Prostatitis Forum & Social Network
Acute and chronic prostatitis discussion. Arnon Krongrad, MD, moderator.
Dr. Krongrad, is there a difference in bi lateral nerve sparing with no cancer (ie prostatitis) and those who have cancer? What I mean is, can you leave a larger prostate facia behind when cancer is not a risk, meaning less heat damage to nerves as more space between cautery and nerves, ie less thermal transfer?
Please correct me if my question doesnt make sense.
I am one of the ones seriously thinking about this. I am in the middle of the 1st cycle of IVF at the moment (going to do 3 cycles if needed)with my partner so right now its out of the question (prostatitis has made my fertility very low). I have just lost my "sitting down" engineer job due to redundancy, so I am also weighing up looking for a new career which does not involve sitting for long periods-the worst thing for my symptoms.

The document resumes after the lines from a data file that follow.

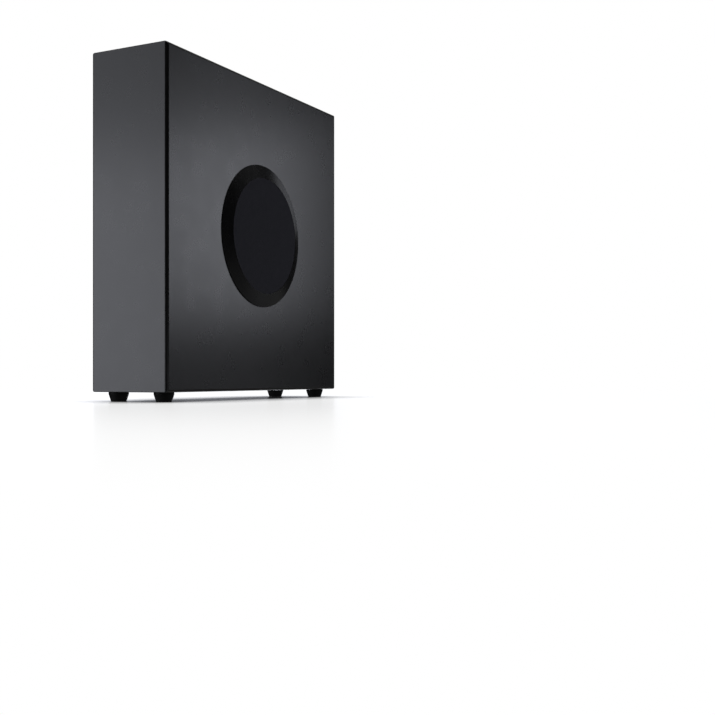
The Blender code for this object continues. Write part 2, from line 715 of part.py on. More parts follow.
def amp_plate():
    """The metal plate that closes the rear opening and carries the controls."""
    def hole(place, loop_maker, *sizes):
        """A loop about a control's place, read relative to the plate's middle."""
        return loop_maker(*sizes, x=place[0], y=place[1] - PLATE_Z)

    loops = [
        rectangle(PLATE_WIDTH, PLATE_HEIGHT, PLATE_CORNER),
        hole(KNOB_AT, circle, 0.0038, SMALL_STEPS),
        hole(LED_AT, circle, 0.0018, SCREW_STEPS),
        hole(BUTTON_AT, circle, 0.0026, SCREW_STEPS),
        hole(JACK_AT, circle, 0.0046, SMALL_STEPS),
        hole(SLIDER_AT, rectangle, 0.0090, 0.0040),
        hole(ROCKER_AT, rectangle, 0.0134, 0.0196),
        hole(INLET_AT, rectangle, 0.0216, 0.0136),
    ]
    for place in plate_screw_places():
        loops.append(hole(place, circle, PLATE_HOLE_RADIUS, SCREW_STEPS))
    middle = (PLATE_BACK + PLATE_FRONT) / 2
    flat_piece("amp_plate", loops, PLATE_THICKNESS, PLATE_PAINT, (0, middle, PLATE_Z), FLAT_TO_REAR)


def amp_gasket():
    """The foam seal under the plate's edge, holed for the screws."""
    low, high = PLATE_SEAT + GAP, PLATE_BACK - GAP
    inner_w = PLATE_WIDTH - 2 * PLATE_LANDING
    inner_h = PLATE_HEIGHT - 2 * PLATE_LANDING
    loops = [rectangle(PLATE_WIDTH, PLATE_HEIGHT, PLATE_CORNER), rectangle(inner_w, inner_h)]
    for x, z in plate_screw_places():
        loops.append(circle(PLATE_HOLE_RADIUS, SCREW_STEPS, x, z - PLATE_Z))
    place = (0, (low + high) / 2, PLATE_Z)
    flat_piece("amp_gasket", loops, high - low, FOAM, place, FLAT_TO_REAR)


def plate_screws():
    """Four screws that hold the plate to the rear panel."""
    section = screw_section(PLATE_FRONT + GAP, 0.0030, 0.0016, 0.0016, 0.012)
    for index, (x, z) in enumerate(plate_screw_places(), 1):
        turned_on_rear(f"plate_screw_{index}", section, BLACK_SCREW, SCREW_STEPS, x, z)


def housing(name, place, body, bezel, back, finish):
    """A snap-in housing: a bezel on the plate and a body behind it; sizes are (x, z)."""
    x, z = place
    front = PLATE_FRONT + GAP
    part = block(name, (x - body[0] / 2, back, z - body[1] / 2),
                 (x + body[0] / 2, front + 0.0008, z + body[1] / 2), finish)
    rim = box_mesh(f"{name}_bezel", (bezel[0], 0.0015, bezel[1]))
    boolean(part, add_cutter(rim.name, rim, (x, front + 0.00075, z)), "UNION")
    return part


def mains_inlet():
    """A two-pole mains inlet with its figure-of-eight recess."""
    x, z = INLET_AT
    part = housing("mains_inlet", INLET_AT, (0.0210, 0.0130), (0.0250, 0.0170), 0.186,
                   GLOSS_PLASTIC)
    floor, mouth = PLATE_FRONT - 0.0105, PLATE_FRONT + 0.006
    lobe_offset, lobe_radius, half_waist = 0.0040, 0.0041, 0.0033
    for side in (-1, 1):
        boolean(part, bore_along_y(f"inlet_lobe_{side}", lobe_radius, floor, mouth,
                                   x + side * lobe_offset, z, SMALL_STEPS))
    boolean(part, box_cutter("inlet_waist", (x - lobe_offset, floor, z - half_waist),
                             (x + lobe_offset, mouth, z + half_waist)))


def power_rocker():
    """The mains switch: a housing with an open front, and the rocker on its pivot."""
    x, z = ROCKER_AT
    part = housing("rocker_housing", ROCKER_AT, (0.0128, 0.0190), (0.0150, 0.0212), 0.187,
                   GLOSS_PLASTIC)
    boolean(part, box_cutter("rocker_well", (x - 0.0054, PIVOT_Y - 0.0046, z - 0.0085),
                             (x + 0.0054, PIVOT_Y + 0.010, z + 0.0085)))
    loop = [
        (0.0036, 0.0076), (-0.0005, 0.0070), (-0.0030, 0.0045), (-0.0030, -0.0045),
        (-0.0005, -0.0070), (0.0036, -0.0076), (0.0026, 0.0),
    ]
    turn = Matrix.Rotation(ROCKER_TILT, 3, "X") @ SECTION_ACROSS_X
    flat_piece("power_rocker", [loop], 0.0098, GLOSS_PLASTIC, (x, PIVOT_Y, z), turn.to_euler())


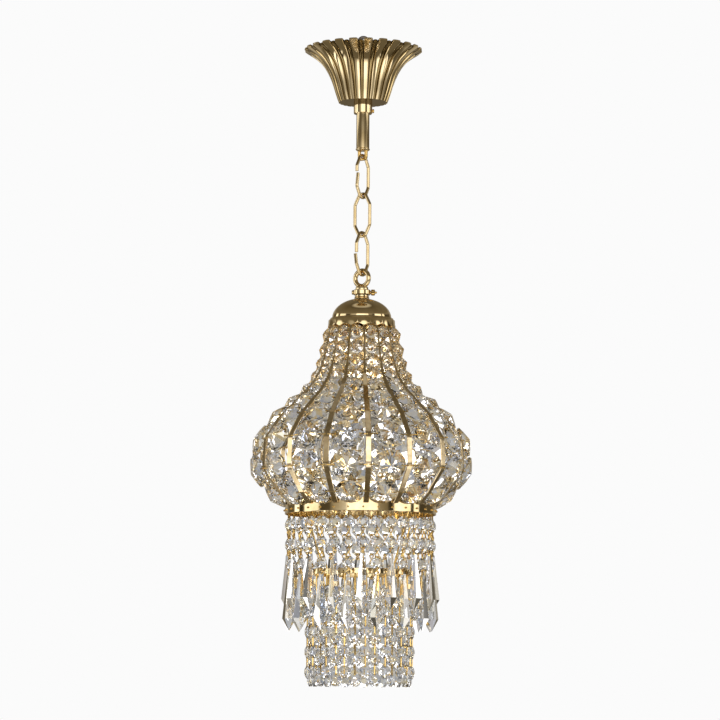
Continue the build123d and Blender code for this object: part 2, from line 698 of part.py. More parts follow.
per_sector = STRANDS // SECTORS
FRINGES = {"outer_crystals": (outer_gems, OUTER_FRONT), "outer_wires": (outer_links, OUTER_FRONT),
           "inner_crystals": (inner_gems, INNER_FRONT), "inner_wires": (inner_links, INNER_FRONT)}
for name, (kinds, front) in FRINGES.items():
    with BuildPart() as first_sector:
        for index in range(per_sector):
            add(kinds[index % 2], rotation=(0, 0, -90 + front + index * STRAND_STEP))
    for sector in range(SECTORS):
        with BuildPart() as fringe_sector:
            add(first_sector.part, rotation=(0, 0, sector * 360 / SECTORS))
        save(fringe_sector, f"{name}_{sector + 1}")
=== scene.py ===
import random
from math import atan2, cos, degrees, pi, radians, sin, tan

import bpy
from mathutils import Matrix, Quaternion, Vector


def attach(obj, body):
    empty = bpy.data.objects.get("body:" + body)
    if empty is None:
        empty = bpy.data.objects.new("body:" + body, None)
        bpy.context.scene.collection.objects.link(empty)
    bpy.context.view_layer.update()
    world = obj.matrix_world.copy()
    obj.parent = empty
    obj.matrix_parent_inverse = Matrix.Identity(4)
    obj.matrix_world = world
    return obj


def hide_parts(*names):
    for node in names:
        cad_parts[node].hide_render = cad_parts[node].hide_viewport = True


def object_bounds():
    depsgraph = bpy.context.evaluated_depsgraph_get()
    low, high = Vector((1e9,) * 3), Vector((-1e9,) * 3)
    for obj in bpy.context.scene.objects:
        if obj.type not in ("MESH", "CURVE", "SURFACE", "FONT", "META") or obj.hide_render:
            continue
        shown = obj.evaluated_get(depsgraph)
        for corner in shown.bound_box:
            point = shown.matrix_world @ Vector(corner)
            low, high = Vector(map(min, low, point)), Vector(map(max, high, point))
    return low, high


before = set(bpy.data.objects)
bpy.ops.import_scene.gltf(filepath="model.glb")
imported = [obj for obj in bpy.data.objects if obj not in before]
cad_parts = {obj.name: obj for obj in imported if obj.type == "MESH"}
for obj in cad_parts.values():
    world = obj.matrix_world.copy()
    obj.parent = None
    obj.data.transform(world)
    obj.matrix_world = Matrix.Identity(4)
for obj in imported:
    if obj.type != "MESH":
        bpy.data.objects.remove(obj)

cad_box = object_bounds()
random.seed(20)

MM = 0.001
Z_AXIS = Vector((0, 0, 1))

# ---------------------------------------------------------------- sizes, in millimetres
FRONT = -90.0
RIB_FRONT = 4.0
COLUMNS = 16
COLUMN_STEP = 360.0 / COLUMNS
STRANDS = 32
STRAND_STEP = 360.0 / STRANDS
SECTORS = 8
PER_SECTOR = STRANDS // SECTORS
OUTER_FRONT = 2.0
INNER_FRONT = 6.0

RIB_THICK = 1.5
# half width of a rib at a height: slim at the neck, full from the shoulder down
RIB_NECK, RIB_BELLY = 1.1, 3.0
RIB_NECK_Z, RIB_BELLY_Z = -360.0, -396.0
RIB_BEND = 14.0
RIB_CHAMFER = 0.35

# body crystals: radius, height, half width, half height and half thickness of each row
BODY_ROWS = [(40.2, -326.6, 6.9, 7.4, 4.6), (43.6, -343.2, 7.6, 8.0, 4.9),
             (47.0, -358.2, 8.2, 7.6, 5.1), (52.6, -372.6, 9.1, 8.0, 5.3),
             (62.7, -387.4, 10.6, 9.4, 5.8), (79.6, -402.6, 13.2, 12.0, 6.3),
             (97.0, -418.4, 15.6, 14.0, 6.6), (115.4, -444.4, 17.8, 16.2, 7.2),
             (117.4, -477.0, 18.4, 16.8, 7.2), (97.0, -503.8, 15.4, 15.2, 6.8)]
RIB_POINTS = [(37.4, -319.2)] + [(row[0], row[1]) for row in BODY_ROWS] + [(84.4, -515.2)]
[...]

I am working my way through any last treatments or lifestyle changes before deciding to do LRP. I do really believe its the only "one off cure" instead of paying for a lifetime of symptom reducing treatments, pain control, injections etc. I also believe that in the large majority of cases this is a prostate centered problem, not a pelvic floor muscular problem. This disease is a prison. It plays with your mind, destroys your social life, holidays, career, sleep pattern & ability to sit comfortably. Chances are at some time later in life this could lead to cancer anyway, so you will still end up doing LRP when your older and recovery is slower. Whats the first thing anyone says to you when you arrive for a business meeting or any kind of social function "TAKE A SEAT" or "PLEASE SIT DOWN" or "MAKE YOURSELF COMFORTABLE". After a few years of prostatitis I get fed up with hearing it.......!!!!!
Funny you mention that.
This week I operated on a man with a 6-year history of severe prostatitis. How severe? He wound up having spinal fusion and then a second operation to remove hardware that actually did nothing for him. He was unable to sit, including at the neurosurgeon's office. The only good news that since his LRP a few days ago he has been symptom free, able to sit and lie down comfortably off Percocet for the first time in years.